Each line from the one that contains "List this object's" to the end of the material must be set down exactly, and no line before it.

JSON records of objects:

※

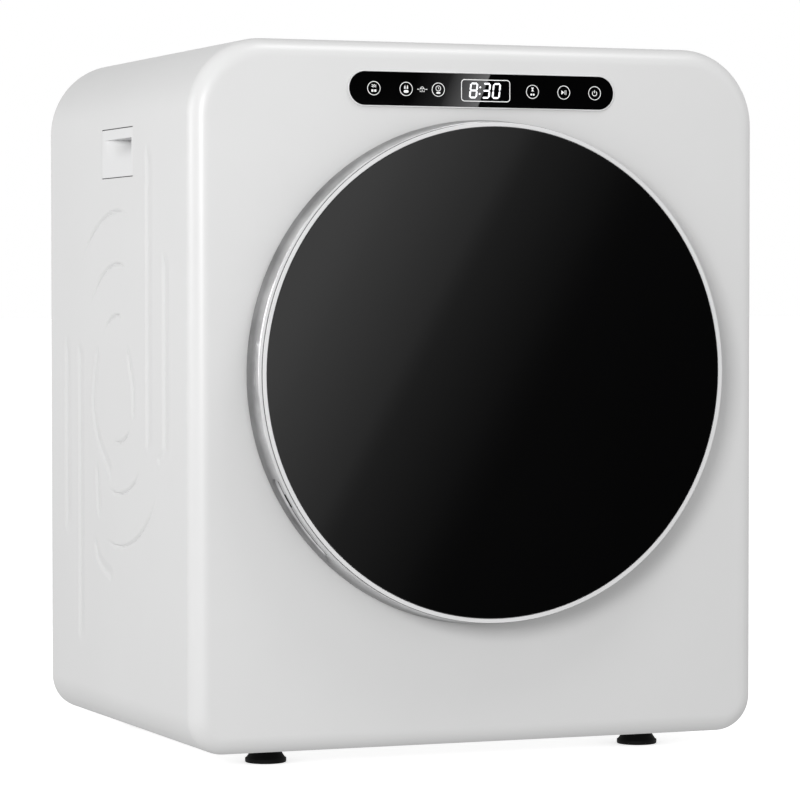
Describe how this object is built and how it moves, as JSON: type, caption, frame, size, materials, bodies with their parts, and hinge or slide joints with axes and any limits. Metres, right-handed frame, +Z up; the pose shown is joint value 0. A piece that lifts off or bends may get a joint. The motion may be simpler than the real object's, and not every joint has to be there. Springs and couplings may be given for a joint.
{
  "type": "clothes dryer",
  "caption": "Compact front-loading tumble dryer: round-cornered cabinet, round glass door, touch strip, belt-driven drum, heater, blower, rear exhaust collar.",
  "frame": {"origin": "on the floor plane, under the middle of the whole dryer including the door and the exhaust collar", "axes": "+Z up; the door faces -Y; +X is to the right of a person who faces the door"},
  "size_m": [0.6, 0.5476, 0.702],
  "materials": {
    "cabinet_white": "satin",
    "galvanised": "satin",
    "foot_black": "matte",
    "grip_white": "satin",
    "glass_black": "gloss",
    "ring_silver": "satin",
    "ring_grey": "gloss",
    "plastic_grey": "matte",
    "plastic_dark": "matte",
    "seal_grey": "matte",
    "board_green": "satin",
    "felt": "matte",
    "drum_steel": "satin",
    "lifter_plastic": "gloss",
    "bearing_bronze": "satin",
    "cast_grey": "satin",
    "duct_metal": "satin",
    "heater_metal": "satin",
    "thermostat_black": "satin",
    "motor_steel": "satin",
    "shaft_steel": "satin",
    "belt_black": "matte",
    "roller_white": "satin",
    "filter_blue": "satin",
    "filter_mesh": "satin",
    "screw_zinc": "satin"
  },
  "bodies": {
    "cabinet": {"cabinet_wrap": "cabinet_white", "front_panel": "cabinet_white", "rear_panel": "galvanised", "rear_screws": "screw_zinc", "base_plate": "galvanised", "side_grip_left": "grip_white", "side_grip_right": "grip_white", "hinge_bracket": "motor_steel", "hinge_pin": "shaft_steel", "latch_housing": "plastic_dark", "door_switch": "plastic_dark", "control_bezel": "ring_silver", "control_glass": "glass_black", "display_board": "board_green", "control_housing": "plastic_dark", "power_module": "plastic_dark", "front_bulkhead": "galvanised", "door_throat": "plastic_grey", "front_felt_seal": "felt", "rear_bulkhead": "galvanised", "rear_felt_seal": "felt", "bearing_housing": "cast_grey", "drum_bearing": "bearing_bronze", "lint_duct": "plastic_dark", "blower_housing": "plastic_dark", "exhaust_duct": "duct_metal", "exhaust_collar": "duct_metal", "heater_box": "galvanised", "ptc_heater": "heater_metal", "limit_thermostats": "thermostat_black", "motor_casing": "motor_steel", "motor_bracket": "galvanised", "idler_spring": "shaft_steel", "drum_belt": "belt_black", "power_gland": "thermostat_black", "motor_capacitor": "duct_metal"},
    "door": {"door_glass": "glass_black", "door_bezel": "ring_silver", "door_core": "plastic_dark", "door_side_ring": "ring_grey", "door_liner": "plastic_grey", "door_gasket": "seal_grey", "door_hook": "plastic_dark", "hinge_block": "cast_grey"},
    "drum": {"drum_shell": "drum_steel", "drum_back": "drum_steel", "drum_spider": "cast_grey", "drum_lifters": "lifter_plastic"},
    "motor_rotor": {"motor_rotor": "shaft_steel", "motor_pulley": "cast_grey", "blower_wheel": "roller_white"},
    "idler_arm": {"idler_arm": "motor_steel"},
    "idler_pulley": {"idler_pulley": "roller_white"},
    "lint_filter": {"lint_filter_frame": "filter_blue", "lint_filter_mesh": "filter_mesh"},
    "switch_plunger": {"switch_plunger": "roller_white"},
    "foot_front_left": {"foot_front_left": "foot_black"},
    "foot_front_right": {"foot_front_right": "foot_black"},
    "foot_rear_left": {"foot_rear_left": "foot_black"},
    "foot_rear_right": {"foot_rear_right": "foot_black"}
  },
  "joints": [
    {"name": "door_hinge", "type": "hinge", "parent": "cabinet", "child": "door", "pos_m": [0.234, -0.25515, 0.3806], "axis": [0, 0, 1], "range_deg": [0, 120]},
    {"name": "drum_spin", "type": "hinge", "parent": "cabinet", "child": "drum", "pos_m": [0, 0.18885, 0.3806], "axis": [0, 1, 0], "continuous": true},
    {"name": "motor_spin", "type": "hinge", "parent": "cabinet", "child": "motor_rotor", "pos_m": [0.205, -0.09315, 0.096], "axis": [0, 1, 0], "continuous": true},
    {"name": "idler_swing", "type": "hinge", "parent": "cabinet", "child": "idler_arm", "pos_m": [0.128, 0.01585, 0.056], "axis": [0, 1, 0], "range_deg": [0, 12], "stiffness_Nm_per_rad": 1.5, "springref_deg": -20.05},
    {"name": "idler_spin", "type": "hinge", "parent": "idler_arm", "child": "idler_pulley", "pos_m": [0.16, 0.01585, 0.078], "axis": [0, 1, 0], "continuous": true},
    {"name": "filter_slide", "type": "slide", "parent": "cabinet", "child": "lint_filter", "axis": [0, 0, 1], "range_m": [0, 0.075]},
    {"name": "switch_press", "type": "slide", "parent": "cabinet", "child": "switch_plunger", "axis": [0, 1, 0], "range_m": [0, 0.0022], "stiffness_N_per_m": 300, "springref_m": -0.002},
    {"name": "foot_front_left_turn", "type": "hinge", "parent": "cabinet", "child": "foot_front_left", "pos_m": [-0.201, -0.16615, 0.016], "axis": [0, 0, -1], "range_deg": [0, 2400]},
    {"name": "foot_front_right_turn", "type": "hinge", "parent": "cabinet", "child": "foot_front_right", "pos_m": [0.201, -0.16615, 0.016], "axis": [0, 0, -1], "range_deg": [0, 2400]},
    {"name": "foot_rear_left_turn", "type": "hinge", "parent": "cabinet", "child": "foot_rear_left", "pos_m": [-0.201, 0.16485, 0.016], "axis": [0, 0, -1], "range_deg": [0, 2400]},
    {"name": "foot_rear_right_turn", "type": "hinge", "parent": "cabinet", "child": "foot_rear_right", "pos_m": [0.201, 0.16485, 0.016], "axis": [0, 0, -1], "range_deg": [0, 2400]}
  ],
  "couplings": [
    {"joint": "motor_spin", "follows": "drum_spin", "ratio": 22.6},
    {"joint": "idler_spin", "follows": "drum_spin", "ratio": -18.226}
  ]
}
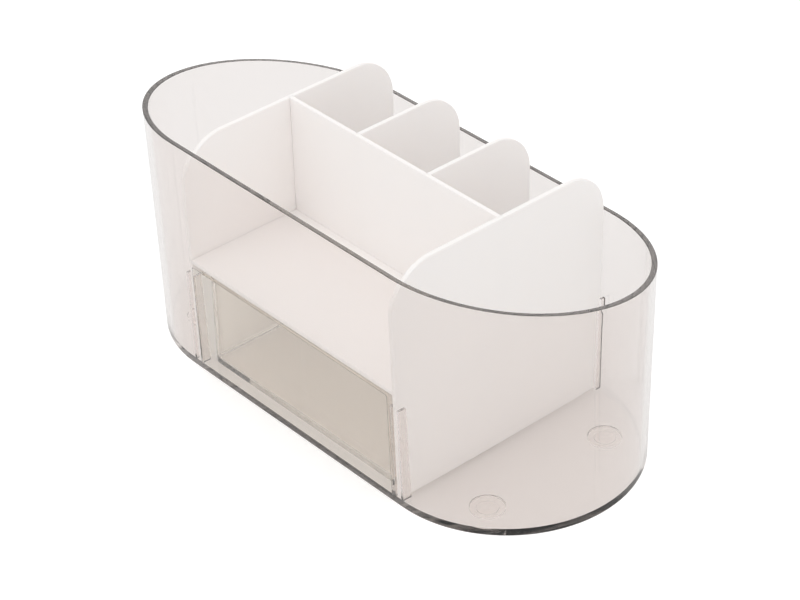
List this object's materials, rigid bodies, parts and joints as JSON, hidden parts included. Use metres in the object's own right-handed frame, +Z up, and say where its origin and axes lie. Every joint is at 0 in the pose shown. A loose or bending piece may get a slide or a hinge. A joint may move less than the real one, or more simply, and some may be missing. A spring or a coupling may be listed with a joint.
{
  "type": "brush holder with drawer",
  "caption": "Clear oval desk holder with a slanted rim, a white drop-in divider with upright brush slots, a deck and a clear drawer beneath it.",
  "frame": {"origin": "on the table, under the middle of the tub", "axes": "+X along the tub, -Y towards the drawer's front and the high side of the rim, +Z up"},
  "size_m": [0.2562, 0.1198, 0.1131],
  "materials": {
    "clear_plastic": "gloss, clear",
    "white_plastic": "satin",
    "foot_pad": "soft, translucent"
  },
  "bodies": {
    "tub": {"outer_shell": "clear_plastic", "foot_front_left": "foot_pad", "foot_front_right": "foot_pad", "foot_rear_right": "foot_pad", "foot_rear_left": "foot_pad"},
    "insert": {"left_side_panel": "white_plastic", "right_side_panel": "white_plastic", "mid_wall": "white_plastic", "left_rear_divider": "white_plastic", "right_rear_divider": "white_plastic", "deck": "white_plastic"},
    "drawer": {"drawer": "clear_plastic"}
  },
  "joints": [
    {"name": "drawer_slide", "type": "slide", "parent": "tub", "child": "drawer", "axis": [0, -1, 0], "range_m": [0, 0.045]},
    {"name": "insert_lift", "type": "slide", "parent": "tub", "child": "insert", "axis": [0, 0, 1], "range_m": [0, 0.115]}
  ]
}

※

WORKED SOLUTION -
List this object's materials, rigid bodies, parts and joints as JSON, hidden parts included. Use metres in the object's own right-handed frame, +Z up, and say where its origin and axes lie. Every joint is at 0 in the pose shown. A loose or bending piece may get a slide or a hinge. A joint may move less than the real one, or more simply, and some may be missing. A spring or a coupling may be listed with a joint.
{
  "type": "brush holder with drawer",
  "caption": "Clear oval desk holder with a slanted rim, a white drop-in divider with upright brush slots, a deck and a clear drawer beneath it.",
  "frame": {"origin": "on the table, under the middle of the tub", "axes": "+X along the tub, -Y towards the drawer's front and the high side of the rim, +Z up"},
  "size_m": [0.2562, 0.1198, 0.1131],
  "materials": {
    "clear_plastic": "gloss, clear",
    "white_plastic": "satin",
    "foot_pad": "soft, translucent"
  },
  "bodies": {
    "tub": {"outer_shell": "clear_plastic", "foot_front_left": "foot_pad", "foot_front_right": "foot_pad", "foot_rear_right": "foot_pad", "foot_rear_left": "foot_pad"},
    "insert": {"left_side_panel": "white_plastic", "right_side_panel": "white_plastic", "mid_wall": "white_plastic", "left_rear_divider": "white_plastic", "right_rear_divider": "white_plastic", "deck": "white_plastic"},
    "drawer": {"drawer": "clear_plastic"}
  },
  "joints": [
    {"name": "drawer_slide", "type": "slide", "parent": "tub", "child": "drawer", "axis": [0, -1, 0], "range_m": [0, 0.045]},
    {"name": "insert_lift", "type": "slide", "parent": "tub", "child": "insert", "axis": [0, 0, 1], "range_m": [0, 0.115]}
  ]
}